Either way, I don't need a crystal ball to know that they're going to come back and be chill with Goku & friends, even if Beerus will probably joke now and again about how he could destroy the earth and will get around to it some day. It doesn't matter. The inevitability of Dragon Ball Super is warmth and friendship and the building of family by comedy or love, and that's honestly something I didn't realize I needed so much of in my life right now?

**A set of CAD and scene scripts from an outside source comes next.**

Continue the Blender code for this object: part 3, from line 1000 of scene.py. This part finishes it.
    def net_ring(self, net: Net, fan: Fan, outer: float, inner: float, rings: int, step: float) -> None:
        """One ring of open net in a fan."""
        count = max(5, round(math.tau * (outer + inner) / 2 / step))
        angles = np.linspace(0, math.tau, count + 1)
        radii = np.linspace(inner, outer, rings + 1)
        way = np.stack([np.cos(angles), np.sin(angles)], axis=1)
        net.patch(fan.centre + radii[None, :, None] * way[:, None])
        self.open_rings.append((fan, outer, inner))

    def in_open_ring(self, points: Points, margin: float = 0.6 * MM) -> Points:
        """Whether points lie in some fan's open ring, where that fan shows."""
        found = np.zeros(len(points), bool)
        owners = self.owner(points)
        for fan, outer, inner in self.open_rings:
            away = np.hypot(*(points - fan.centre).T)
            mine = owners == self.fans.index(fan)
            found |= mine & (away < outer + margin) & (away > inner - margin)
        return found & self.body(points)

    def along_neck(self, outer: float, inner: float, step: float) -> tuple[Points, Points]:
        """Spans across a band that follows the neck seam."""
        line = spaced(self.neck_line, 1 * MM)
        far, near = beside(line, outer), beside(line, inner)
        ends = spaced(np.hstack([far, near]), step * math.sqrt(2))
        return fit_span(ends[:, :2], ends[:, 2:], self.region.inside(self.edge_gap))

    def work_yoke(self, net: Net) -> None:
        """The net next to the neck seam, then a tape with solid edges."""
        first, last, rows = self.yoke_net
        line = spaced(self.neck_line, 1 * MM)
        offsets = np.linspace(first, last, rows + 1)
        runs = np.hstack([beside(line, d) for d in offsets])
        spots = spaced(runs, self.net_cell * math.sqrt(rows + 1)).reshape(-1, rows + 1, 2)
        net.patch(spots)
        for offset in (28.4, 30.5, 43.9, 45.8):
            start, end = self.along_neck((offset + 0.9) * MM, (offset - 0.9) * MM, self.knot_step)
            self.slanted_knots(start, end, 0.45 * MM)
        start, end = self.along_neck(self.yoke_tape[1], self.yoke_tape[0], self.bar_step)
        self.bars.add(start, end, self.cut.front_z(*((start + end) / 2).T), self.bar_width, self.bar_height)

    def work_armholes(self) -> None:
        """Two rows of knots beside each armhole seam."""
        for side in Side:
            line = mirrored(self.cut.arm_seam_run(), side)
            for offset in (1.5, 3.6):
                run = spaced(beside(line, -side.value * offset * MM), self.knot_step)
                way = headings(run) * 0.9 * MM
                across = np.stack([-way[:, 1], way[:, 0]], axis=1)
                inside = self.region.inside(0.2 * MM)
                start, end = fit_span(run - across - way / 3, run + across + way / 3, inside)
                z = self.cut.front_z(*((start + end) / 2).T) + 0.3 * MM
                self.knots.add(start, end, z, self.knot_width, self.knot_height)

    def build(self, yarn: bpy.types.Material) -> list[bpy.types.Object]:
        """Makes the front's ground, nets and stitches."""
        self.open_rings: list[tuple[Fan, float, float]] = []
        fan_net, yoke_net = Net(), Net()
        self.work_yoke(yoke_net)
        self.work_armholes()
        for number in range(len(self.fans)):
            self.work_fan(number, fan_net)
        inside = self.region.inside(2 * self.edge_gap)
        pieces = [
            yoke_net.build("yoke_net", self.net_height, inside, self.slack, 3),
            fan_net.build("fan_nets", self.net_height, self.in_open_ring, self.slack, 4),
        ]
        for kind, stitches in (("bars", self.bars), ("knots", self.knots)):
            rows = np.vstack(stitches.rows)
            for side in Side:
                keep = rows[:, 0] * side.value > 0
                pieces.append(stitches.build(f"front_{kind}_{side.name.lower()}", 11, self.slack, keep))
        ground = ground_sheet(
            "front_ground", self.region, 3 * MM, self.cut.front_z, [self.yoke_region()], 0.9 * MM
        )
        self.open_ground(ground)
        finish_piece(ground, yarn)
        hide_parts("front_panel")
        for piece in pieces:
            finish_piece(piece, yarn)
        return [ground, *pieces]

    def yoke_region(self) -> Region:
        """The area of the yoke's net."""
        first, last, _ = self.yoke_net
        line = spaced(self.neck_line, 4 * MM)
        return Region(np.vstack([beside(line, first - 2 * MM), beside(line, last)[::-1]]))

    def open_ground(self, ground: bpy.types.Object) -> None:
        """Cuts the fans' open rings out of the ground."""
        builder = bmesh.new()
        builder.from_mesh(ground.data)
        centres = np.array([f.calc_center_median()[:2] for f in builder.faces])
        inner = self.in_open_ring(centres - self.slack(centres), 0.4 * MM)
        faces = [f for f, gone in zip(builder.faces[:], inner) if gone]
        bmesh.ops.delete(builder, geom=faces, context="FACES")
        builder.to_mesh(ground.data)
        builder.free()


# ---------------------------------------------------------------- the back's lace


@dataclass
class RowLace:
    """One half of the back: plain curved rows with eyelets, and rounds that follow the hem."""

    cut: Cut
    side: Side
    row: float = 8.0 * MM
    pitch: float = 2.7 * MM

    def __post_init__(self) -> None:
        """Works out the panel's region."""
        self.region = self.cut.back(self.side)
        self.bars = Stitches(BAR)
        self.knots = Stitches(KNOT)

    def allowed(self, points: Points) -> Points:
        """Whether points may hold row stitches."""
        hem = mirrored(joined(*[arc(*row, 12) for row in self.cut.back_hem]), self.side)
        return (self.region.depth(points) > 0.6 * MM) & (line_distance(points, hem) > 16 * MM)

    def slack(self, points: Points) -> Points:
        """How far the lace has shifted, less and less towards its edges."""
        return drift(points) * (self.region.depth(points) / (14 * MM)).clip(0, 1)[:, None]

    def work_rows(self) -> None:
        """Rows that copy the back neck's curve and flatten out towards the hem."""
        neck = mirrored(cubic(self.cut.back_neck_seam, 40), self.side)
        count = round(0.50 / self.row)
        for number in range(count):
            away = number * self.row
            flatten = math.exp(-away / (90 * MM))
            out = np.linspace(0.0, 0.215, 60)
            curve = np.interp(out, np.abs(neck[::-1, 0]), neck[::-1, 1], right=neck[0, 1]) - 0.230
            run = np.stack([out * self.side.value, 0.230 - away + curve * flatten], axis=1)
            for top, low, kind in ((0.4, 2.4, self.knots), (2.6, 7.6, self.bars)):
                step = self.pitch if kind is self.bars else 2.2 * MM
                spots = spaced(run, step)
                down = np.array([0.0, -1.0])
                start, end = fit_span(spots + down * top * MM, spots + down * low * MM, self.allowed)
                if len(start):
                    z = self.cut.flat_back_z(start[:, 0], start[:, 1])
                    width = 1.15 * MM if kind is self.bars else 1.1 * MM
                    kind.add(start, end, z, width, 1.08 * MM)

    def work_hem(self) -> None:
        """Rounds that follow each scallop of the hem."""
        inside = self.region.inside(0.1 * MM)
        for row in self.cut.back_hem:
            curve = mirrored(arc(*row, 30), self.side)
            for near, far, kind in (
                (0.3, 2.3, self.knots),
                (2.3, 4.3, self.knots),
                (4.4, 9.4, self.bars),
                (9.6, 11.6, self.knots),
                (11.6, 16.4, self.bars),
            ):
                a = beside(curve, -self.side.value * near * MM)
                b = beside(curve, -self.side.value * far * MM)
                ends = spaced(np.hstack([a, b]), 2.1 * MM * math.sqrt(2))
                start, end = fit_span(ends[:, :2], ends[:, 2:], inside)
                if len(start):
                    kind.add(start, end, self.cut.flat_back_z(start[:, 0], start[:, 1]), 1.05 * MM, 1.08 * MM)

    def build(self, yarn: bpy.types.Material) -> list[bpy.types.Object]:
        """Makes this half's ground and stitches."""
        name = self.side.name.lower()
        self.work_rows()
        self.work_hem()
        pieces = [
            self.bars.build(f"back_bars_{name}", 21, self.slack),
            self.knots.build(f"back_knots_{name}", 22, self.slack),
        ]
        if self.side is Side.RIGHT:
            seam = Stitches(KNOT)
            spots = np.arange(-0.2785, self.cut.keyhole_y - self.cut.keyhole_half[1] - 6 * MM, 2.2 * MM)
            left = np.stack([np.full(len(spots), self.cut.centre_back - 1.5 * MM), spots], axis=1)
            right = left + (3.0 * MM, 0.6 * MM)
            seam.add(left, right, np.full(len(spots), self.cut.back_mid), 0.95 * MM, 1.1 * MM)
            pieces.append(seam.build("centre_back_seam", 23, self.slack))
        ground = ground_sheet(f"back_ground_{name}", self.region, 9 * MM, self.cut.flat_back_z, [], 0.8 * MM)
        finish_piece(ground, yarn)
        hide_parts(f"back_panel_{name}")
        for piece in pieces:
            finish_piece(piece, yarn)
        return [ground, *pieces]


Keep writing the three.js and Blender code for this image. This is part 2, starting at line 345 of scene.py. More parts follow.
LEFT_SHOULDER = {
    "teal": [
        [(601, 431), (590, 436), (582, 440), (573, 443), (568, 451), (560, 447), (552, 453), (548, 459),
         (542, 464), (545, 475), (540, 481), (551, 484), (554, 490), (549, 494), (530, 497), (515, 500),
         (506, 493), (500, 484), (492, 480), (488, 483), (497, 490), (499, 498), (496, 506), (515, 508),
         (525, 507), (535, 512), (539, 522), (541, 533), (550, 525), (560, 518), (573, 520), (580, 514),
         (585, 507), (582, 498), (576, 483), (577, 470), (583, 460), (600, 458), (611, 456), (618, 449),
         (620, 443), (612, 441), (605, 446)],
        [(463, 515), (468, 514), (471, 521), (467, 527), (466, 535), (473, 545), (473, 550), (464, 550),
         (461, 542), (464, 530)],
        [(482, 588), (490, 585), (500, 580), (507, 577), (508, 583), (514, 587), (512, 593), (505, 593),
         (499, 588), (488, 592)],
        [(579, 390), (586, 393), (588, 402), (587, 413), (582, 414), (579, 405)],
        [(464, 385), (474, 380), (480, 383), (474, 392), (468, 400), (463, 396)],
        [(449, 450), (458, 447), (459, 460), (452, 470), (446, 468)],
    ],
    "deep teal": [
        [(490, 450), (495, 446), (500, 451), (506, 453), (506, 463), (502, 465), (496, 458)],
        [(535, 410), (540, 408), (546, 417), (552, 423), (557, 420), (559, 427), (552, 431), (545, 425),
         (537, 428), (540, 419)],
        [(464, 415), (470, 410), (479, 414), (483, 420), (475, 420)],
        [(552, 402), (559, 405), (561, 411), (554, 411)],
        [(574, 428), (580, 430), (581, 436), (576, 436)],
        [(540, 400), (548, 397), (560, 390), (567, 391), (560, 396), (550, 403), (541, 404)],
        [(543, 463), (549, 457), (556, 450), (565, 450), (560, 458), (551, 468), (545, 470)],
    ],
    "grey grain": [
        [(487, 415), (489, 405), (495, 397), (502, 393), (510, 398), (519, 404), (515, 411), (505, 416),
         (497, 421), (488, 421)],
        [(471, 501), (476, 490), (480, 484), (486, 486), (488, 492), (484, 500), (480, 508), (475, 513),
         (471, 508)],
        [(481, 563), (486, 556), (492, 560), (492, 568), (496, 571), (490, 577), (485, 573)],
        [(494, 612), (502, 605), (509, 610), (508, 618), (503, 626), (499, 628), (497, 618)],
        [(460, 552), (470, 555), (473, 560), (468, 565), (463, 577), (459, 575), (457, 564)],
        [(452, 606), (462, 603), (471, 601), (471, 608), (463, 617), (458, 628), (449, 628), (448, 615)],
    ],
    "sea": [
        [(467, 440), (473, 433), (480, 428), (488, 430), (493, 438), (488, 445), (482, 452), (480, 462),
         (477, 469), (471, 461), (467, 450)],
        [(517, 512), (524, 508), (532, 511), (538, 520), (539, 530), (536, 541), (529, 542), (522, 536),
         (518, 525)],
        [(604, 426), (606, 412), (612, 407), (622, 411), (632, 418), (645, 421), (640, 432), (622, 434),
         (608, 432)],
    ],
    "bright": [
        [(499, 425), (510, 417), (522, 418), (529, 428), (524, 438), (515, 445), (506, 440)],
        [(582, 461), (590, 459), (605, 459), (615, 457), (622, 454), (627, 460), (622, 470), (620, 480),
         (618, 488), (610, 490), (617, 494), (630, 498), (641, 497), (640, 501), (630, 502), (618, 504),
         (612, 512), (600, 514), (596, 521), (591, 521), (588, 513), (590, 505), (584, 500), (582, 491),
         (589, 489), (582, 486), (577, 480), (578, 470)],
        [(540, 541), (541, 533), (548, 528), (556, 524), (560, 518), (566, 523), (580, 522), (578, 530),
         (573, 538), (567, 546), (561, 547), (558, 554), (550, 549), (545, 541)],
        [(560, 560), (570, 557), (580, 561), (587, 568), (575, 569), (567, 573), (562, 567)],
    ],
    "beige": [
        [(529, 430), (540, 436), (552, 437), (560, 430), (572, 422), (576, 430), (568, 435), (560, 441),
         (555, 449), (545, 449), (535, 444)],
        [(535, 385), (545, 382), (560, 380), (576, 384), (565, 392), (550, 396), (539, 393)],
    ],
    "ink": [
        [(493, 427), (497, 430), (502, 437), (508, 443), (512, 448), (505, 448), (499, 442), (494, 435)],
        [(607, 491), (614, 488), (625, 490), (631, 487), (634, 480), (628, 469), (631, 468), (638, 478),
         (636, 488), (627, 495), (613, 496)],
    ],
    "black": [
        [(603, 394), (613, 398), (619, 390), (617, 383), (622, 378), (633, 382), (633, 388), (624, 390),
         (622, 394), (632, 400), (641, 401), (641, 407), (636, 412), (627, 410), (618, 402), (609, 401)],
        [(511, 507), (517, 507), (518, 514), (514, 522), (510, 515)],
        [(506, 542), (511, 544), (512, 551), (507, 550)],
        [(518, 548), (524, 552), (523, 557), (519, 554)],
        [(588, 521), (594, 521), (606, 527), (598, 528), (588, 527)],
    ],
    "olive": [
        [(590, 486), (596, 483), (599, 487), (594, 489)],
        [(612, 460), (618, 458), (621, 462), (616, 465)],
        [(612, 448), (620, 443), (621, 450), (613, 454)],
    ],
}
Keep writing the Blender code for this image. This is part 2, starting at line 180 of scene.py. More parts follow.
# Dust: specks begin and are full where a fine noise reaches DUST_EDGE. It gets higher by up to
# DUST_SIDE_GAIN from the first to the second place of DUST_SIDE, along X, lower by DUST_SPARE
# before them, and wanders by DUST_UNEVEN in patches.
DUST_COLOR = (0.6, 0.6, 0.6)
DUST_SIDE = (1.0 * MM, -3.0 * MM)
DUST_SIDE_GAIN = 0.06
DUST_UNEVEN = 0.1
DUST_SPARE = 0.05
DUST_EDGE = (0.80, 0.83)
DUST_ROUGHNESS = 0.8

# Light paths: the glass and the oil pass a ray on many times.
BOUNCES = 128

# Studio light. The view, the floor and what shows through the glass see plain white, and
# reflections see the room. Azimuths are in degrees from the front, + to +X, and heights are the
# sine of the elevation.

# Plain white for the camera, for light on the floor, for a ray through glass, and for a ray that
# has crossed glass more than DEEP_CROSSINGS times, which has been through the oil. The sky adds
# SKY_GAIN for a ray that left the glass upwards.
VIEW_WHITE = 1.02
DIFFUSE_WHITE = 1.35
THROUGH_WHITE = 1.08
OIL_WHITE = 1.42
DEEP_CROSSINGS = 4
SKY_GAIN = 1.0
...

It's really easy to get exhausted and cynical, to want to give up on myself and on the world at large, and Dragon Ball Super is a nice place to go where even an idiot like Goku knows that if you try hard enough and believe in yourself and your friends enough, everything will turn out all right in the end. Even if that's only true for him, and not for us, it's a mindset worth cultivating. I want to look at the destroyer of the planet and laugh about how exciting it is to have a challenge, knowing we have the capability to thwart that doom. I want to hang out with my friends and eat food and be our best selves. 

I'll watch more Dragon Ball Super soon, I'm sure, but even this first arc reminded me that the right show at the right time can mean a lot to me even if it's not saying a whole lot and is just an earnest, goofy good time. It reminded me that not every anime exists to sell booby lady figures, and that I can just sit down with a shonen show and enjoy it like I'm 13 again and don't have two decades of cynicism built up in me just waiting to be disappointed by the first shitty thing the show does. It's nice to be excited and delighted by something, even if it's trivial. Maybe especially if it's trivial.